Kabul Transit  - Thurs., Jan. 31, 7 p.m. (88 minutes, English subtitles) directed by David Edwards, Maliha Zulfacar and Gregory Whitmore
A street-level documentary that explores the soul of a city devastated by nearly three decades of war, filled with a generation that has seen nothing but destruction. Rather than taking a sensationalist outsider’s perspective, this masterful documentary offers panoramic views of the city, as if filmed by an everyman on the streets and illustrating the current state of the city and its people.

Offshore: A corporate tale of cowboys and Indians - Fri. Feb. 1, 7 p.m. (90 minutes, English) directed by Diane Cheklich
The film follows three American employees whose jobs are being outsourced and the three Indian employees who must be trained by the people whose jobs they are taking. It also features the struggle between the owner of the business, the employees in charge of the transition on both sides and an annoying investigative reporter who covers the outsourcing.

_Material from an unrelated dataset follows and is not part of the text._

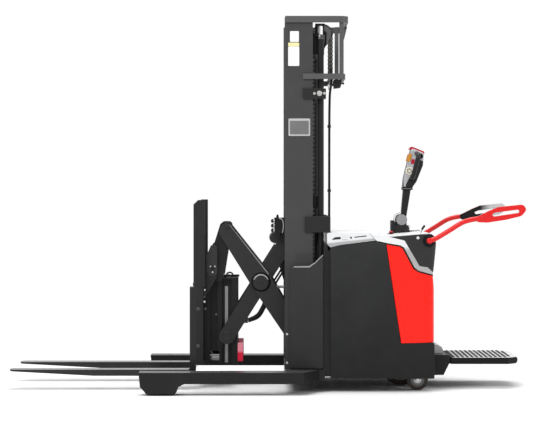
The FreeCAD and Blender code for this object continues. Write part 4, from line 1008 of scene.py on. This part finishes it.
def guard_arms():
    """Red folding arms with their padded paddles, on black pivot bosses."""
    def placed(line):
        return [(GUARD_PIVOT[0] + c[0], GUARD_PIVOT[1] + c[1]) + tuple(c[2:]) for c in line]

    for side, s in SIDES:
        bm = bmesh.new()
        tube_along(bm, placed(GUARD_TUBE), s * GUARD_Y, GUARD_R)
        prism(bm, "XZ", placed(PADDLE), s * 441, s * 463.5, placed(PADDLE_SLOT))
        lathed(bm, GUARD_PIVOT, PIVOT_DOME, 40, s)
        for line, hole, inner in ((PADDLE_PAD, None, 432.2), (PADDLE, PADDLE_SLOT, 436.4)):
            before = len(bm.faces)
            prism(bm, "XZ", placed(line), s * inner, s * 441.4, hole and placed(hole))
            tint(bm, before, PAD)
        before = len(bm.faces)
        lathed(bm, GUARD_PIVOT, [
            (12.1, 430.6), (27.6, 430.6), (29, 432), (29, 449), (27, 451), (12.1, 451)], 48, s)
        tint(bm, before, PAD)
        made = piece("guard_arm_shaped_" + side, bm, "arm_red pad", "guard_arm_" + side, 1.2)
        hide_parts("guard_arm_" + side)


def tiller_fittings():
    """Dials, rockers, switches, rings and collar line on the tiller; block and a bright arc at its
    foot, the arc a painted highlight on the yoke's edge.
    """
    dials, dots, ambers, reds, rings, lines = (bmesh.new() for _ in range(6))
    for side, s in SIDES:
        turned(dials, "Y", (868, s * 52, 1298), [
            (24, -1.5), (24, 2), (22, 3.6), (18, 3.6), (17, 2.6), (0, 2.6)], 40, s)
        for step in range(8):
            turn = math.tau * step / 8
            place = (868 + 12 * math.cos(turn), s * 54.5, 1298 + 12 * math.sin(turn))
            turned(dots, "Y", place, [(3.2, -0.4), (3.2, 0.8), (2, 1.5), (0, 1.6)], 12, s)
        prism(ambers, "XZ", [(852, 1358, 5), (872, 1356, 5), (884, 1398, 5), (866, 1404, 5)],
              s * 46, s * 58)
        prism(reds, "XZ", [(876, 1340, 4), (896, 1342, 4), (900, 1368, 4), (882, 1370, 4)],
              s * 46, s * 56)
        turned(rings, "Y", (934, s * 50, 1388), [
            (17, -2), (17, 3), (15, 5), (12, 5), (10, 2), (0, 2)], 32, s)
        block(lines, 824.6, 889.4, s * 33, s * 34.8, 1190, 1194)
    prism(reds, "XZ", [(866, 1424, 3), (872, 1441, 6), (884, 1446, 5), (956, 1417, 8),
                       (962, 1402, 3), (950, 1402), (880, 1430)], -44, 44)
    piece("tiller_dials", dials, "cream", "tiller_arm", 0.4)
    piece("tiller_dots", dots, "plastic", "tiller_arm")
    piece("tiller_rockers", ambers, "amber", "tiller_arm", 1.5)
    piece("tiller_switches", reds, "crimson", "tiller_arm", 1.5)
    piece("tiller_rings", rings, "rubber", "tiller_arm")
    piece("tiller_line", lines, "label_field", "tiller_arm")
    bm = bmesh.new()
    block(bm, 757, 786, -45, 45, 932, 998)
    piece("tiller_block", bm, "plastic", "tiller_base", 2.0)
    # bright metal arc only where the yoke's edge catches light: a painted highlight
    bm = bmesh.new()
    for side, s in SIDES:
        line = [(TILLER_PIVOT[0] + r * math.cos(math.radians(a)),
                 TILLER_PIVOT[1] + r * math.sin(math.radians(a)))
                for r, sweep in ((43.5, range(95, 201, 7)), (40, range(200, 94, -7)))
                for a in sweep]
        prism(bm, "XZ", line, s * 52, s * 58)
        turned(bm, "Z", (866, s * 50, 962), [(7, -4), (7, 4), (5, 7), (0, 7.6)], 20)
    piece("tiller_arc_highlight", bm, "zinc", "tiller_base", 0.5)


def wheel_hubs():
    """Nutted cap on the drive wheel's free side and dust caps on the casters' cheeks."""
    bm = bmesh.new()
    turned(bm, "Y", (816, -37.5, 115), [
        (78, 1), (78, -3), (70, -5), (46, -3), (38, -6), (30, -8), (0, -8.4)], 48)
    for step in range(6):
        turn = math.tau * step / 6
        turned(bm, "Y", (816 + 57 * math.cos(turn), -41, 115 + 57 * math.sin(turn)), [
            (9, 0.5), (9, -4), (7, -6), (4, -6), (4, -9), (0, -9.4)], 6)
    piece("drive_hub", bm, "dark_steel", "drive_wheel")
    for side, s in SIDES:
        bm = bmesh.new()
        for t in (-1, 1):
            turned(bm, "Y", (895, s * 290 + t * 33, 62), [
                (12, -0.5), (12, 4), (9, 7), (0, 7.4)], 6, t)
            turned(bm, "Y", (895, s * 290 + t * 22, 62), [
                (20, -0.5), (20, 2), (16, 3.5), (12, 3.5)], 24, t)
        piece("caster_nuts_" + side, bm, "zinc", "caster_fork_" + side)


# the photograph in pixels, with the horizon's height over its middle, and its camera in metres
PHOTO_WIDTH, FOCAL_LENGTH, HORIZON = 533, 1813, 24
CAMERA_AWAY, CAMERA_HEIGHT = 11.025, 1.201
SENSOR = 36


def camera():
    """The photograph's camera: level and square on, its lens from the pixels per metre."""
    data = bpy.data.cameras.new("camera")
    data.sensor_width = SENSOR
    data.lens = SENSOR * FOCAL_LENGTH / PHOTO_WIDTH
    data.shift_y = -HORIZON / PHOTO_WIDTH
    data.shift_x = 0.0009
    data.clip_end = 200
    obj = put("camera", data)
    obj.location = (0, -CAMERA_AWAY, CAMERA_HEIGHT)
    obj.rotation_euler = (math.radians(90), 0, 0)
    bpy.context.scene.camera = obj


def shown_rays(tree):
    """1 for the rays that show the stage: camera, glossy and transmission."""
    path = tree.nodes.new("ShaderNodeLightPath")
    result = path.outputs["Is Camera Ray"]
    for ray in ("Is Glossy Ray", "Is Transmission Ray"):
        either = tree.nodes.new("ShaderNodeMath")
        either.operation = "MAXIMUM"
        tree.links.new(result, either.inputs[0])
        tree.links.new(path.outputs[ray], either.inputs[1])
        result = either.outputs[0]
    return result


def backdrop():
    """Pale floor that takes the shadow near the object and is plain white farther off."""
    mat, tree, bsdf = new_tree("stage_floor")
    g = Graph(tree)
    tone = g.mix(g.ramp(g.noise(1.3, 3), 0, 1, 0.3, 0.7), (0.95, 0.95, 0.95, 1),
                 (0.96, 0.96, 0.96, 1))
    g.feed(bsdf.inputs["Base Color"], tone)
    bsdf.inputs["Roughness"].default_value = 0.9
    bsdf.inputs["Specular IOR Level"].default_value = 0.05
    reach = g.node("ShaderNodeVectorMath", Vector=g.stretch(0.62, 1, 0))
    reach.operation = "LENGTH"
    far = g.ramp(reach.outputs["Value"], 0, 1, 1.05, 2.1)
    white = g.node("ShaderNodeEmission", Color=(1, 1, 1, 1), Strength=1.0)
    join(tree, g.math("MULTIPLY", far, shown_rays(tree)), bsdf.outputs[0], white.outputs[0],
         tree.nodes["Material Output"].inputs["Surface"])
    mesh = bpy.data.meshes.new("stage_floor")
    size = 40
    mesh.from_pydata([(-size, -size, 0), (size, -size, 0), (size, size, 0), (-size, size, 0)],
                     [], [(0, 1, 2, 3)])
    mesh.materials.append(mat)
    floor = put("stage_floor", mesh)


def join(tree, factor, one, two, output):
    """Mixes two shaders by a factor into the output."""
    mix = tree.nodes.new("ShaderNodeMixShader")
    for index, socket in enumerate((factor, one, two)):
        tree.links.new(socket, mix.inputs[index])
    tree.links.new(mix.outputs[0], output)


def world(strength):
    """Soft light all round that shows as plain white."""
    made = bpy.data.worlds.new("studio")
    bpy.context.scene.world = made
    made.use_nodes = True
    tree = made.node_tree
    tree.nodes.clear()
    out = tree.nodes.new("ShaderNodeOutputWorld")
    light = tree.nodes.new("ShaderNodeBackground")
    shown = tree.nodes.new("ShaderNodeBackground")
    light.inputs["Color"].default_value = (0.98, 0.99, 1.0, 1)
    light.inputs["Strength"].default_value = strength
    shown.inputs["Color"].default_value = (1, 1, 1, 1)
    shown.inputs["Strength"].default_value = 1.0
    join(tree, shown_rays(tree), light.outputs[0], shown.outputs[0], out.inputs[0])


def lamp(name, where, at, size, power):
    data = bpy.data.lights.new(name, "AREA")
    data.shape = "RECTANGLE"
    data.size, data.size_y = size
    data.energy = power
    obj = put(name, data)
    obj.location = where
    obj.rotation_mode = "QUATERNION"
    obj.rotation_quaternion = (Vector(at) - Vector(where)).to_track_quat("-Z", "Y")


# name, place, point it looks at and size in metres, power in watts
LAMPS = [
    ("key", (-2.5, -5.0, 5.5), (0, 0, 0.9), (4, 3), 290),
    ("top", (0.3, 0.5, 6.5), (0, 0, 0.5), (5, 4), 330),
    ("side", (5.5, -2.0, 2.5), (0.5, 0, 0.8), (2.5, 2.5), 80),
]
AMBIENT = 0.45

camera()
backdrop()
world(AMBIENT)
for name, where, at, size, power in LAMPS:
    lamp(name, where, at, size, power)
bolts()
chains()
labels()
mast_fittings()
anchor_nuts()
outer_arms()
reach_fittings()
controls()
guard_arms()
body_fittings()
tiller_fittings()
wheel_hubs()
bpy.context.scene.view_settings.view_transform = "Standard"

bpy.context.view_layer.update()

Diana Cheklich, director and producer of film will host a question and answer period after the screening.

Iraq for Sale: The War Profiteers - Sat., Feb. 2, 1 p.m. (75 minutes, English) produced and directed by Robert Greenwald
Portraying the actions of U.S. corporate contractors in the U.S.-Iraq war, this documentary includes interviews with employees and former employees of such companies as Halliburton, CACI, and KBR, that suggest government cronyism gives contractors enormous freedom to profit from supplying support and material to American troops while providing little oversight.

Hidden Wounds - Sat., Feb. 2, 2:30 p.m. (57 minutes, English) directed by Iris Adler
It's estimated that one in five of the troops returning from the current war in Iraq will suffer some form of post-traumatic stress disorder (PTSD.) This powerful documentary explores this painful reality through the stories of three veterans and their struggles to overcome the trauma of their experiences: Nate Fick fought in Afghanistan and then Iraq; Sgt. Russell Anderson served in the Army for four years in the late sixties and then went to Iraq in 2004; and Jeff Lucey spent a year as a truck driver in Iraq. Richard Mach, Ph.D., Healing Inquiries, will facilitate the question and answer period following the film.

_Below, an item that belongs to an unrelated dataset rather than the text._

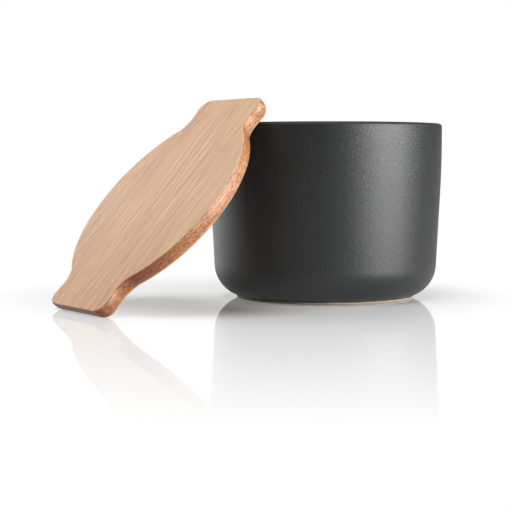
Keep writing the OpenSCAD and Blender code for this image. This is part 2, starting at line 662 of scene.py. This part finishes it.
# %% The board's own millimetres
oak_material, oak = new_material("oiled_oak")
on_lid = add(oak, "ShaderNodeTexCoord")
board = add(
    oak,
    "ShaderNodeMapping",
    {"vector_type": "TEXTURE"},
    {
        "Vector": on_lid.outputs["Object"],
        "Location": middle,
        "Rotation": turn,
        "Scale": (mm, mm, mm),
    },
).outputs[0]
print("the board's middle goes back to the origin from", middle)

# %% [markdown]
# ### Fibres that wander
#
# Fibres are never quite straight. A slow noise moves the whole pattern sideways by about a
# millimetre over the board's length, and all that follows is drawn on the moved place.

# %% Wandering fibres
waves_per_mm = (0.012, 0.02, 0.02)
slowly = add(
    oak, "ShaderNodeVectorMath", {"operation": "MULTIPLY"}, {0: board, 1: waves_per_mm}
)
drift = add(
    oak,
    "ShaderNodeTexNoise",
    sockets={"Vector": slowly.outputs[0], "Scale": 1, "Detail": 1},
)
sideways = (0, 6, 6)
wandering = add(
    oak,
    "ShaderNodeVectorMath",
    {"operation": "MULTIPLY_ADD"},
    {0: drift.outputs["Color"], 1: sideways, 2: board},
).outputs[0]
along_board = add(oak, "ShaderNodeSeparateXYZ", sockets={0: wandering})
print("moved sideways by up to", max(sideways), "mm times the noise")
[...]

These films represent the second half of the 2007-2008 Global Issues Film Festival. The 2008-09 GIFF will begin November 7 and 8, 2008 at the Mott Community College Regional Technology Center.

The Sixth Annual Global Issues Film Festival, hosted by Kettering University, Mott Community College and the University of Michigan-Flint, continues its tradition of bringing provocative films to Flint. This collaborative festival includes the work of independent filmmakers from around the globe, representing a variety of voices and viewpoints. The festival is sponsored by the Greater Flint Arts Council, the Michigan Council for the Arts and Cultural Affairs, Mott Community College, Kettering University’s Department of Liberal Studies and the University of Michigan-Flint.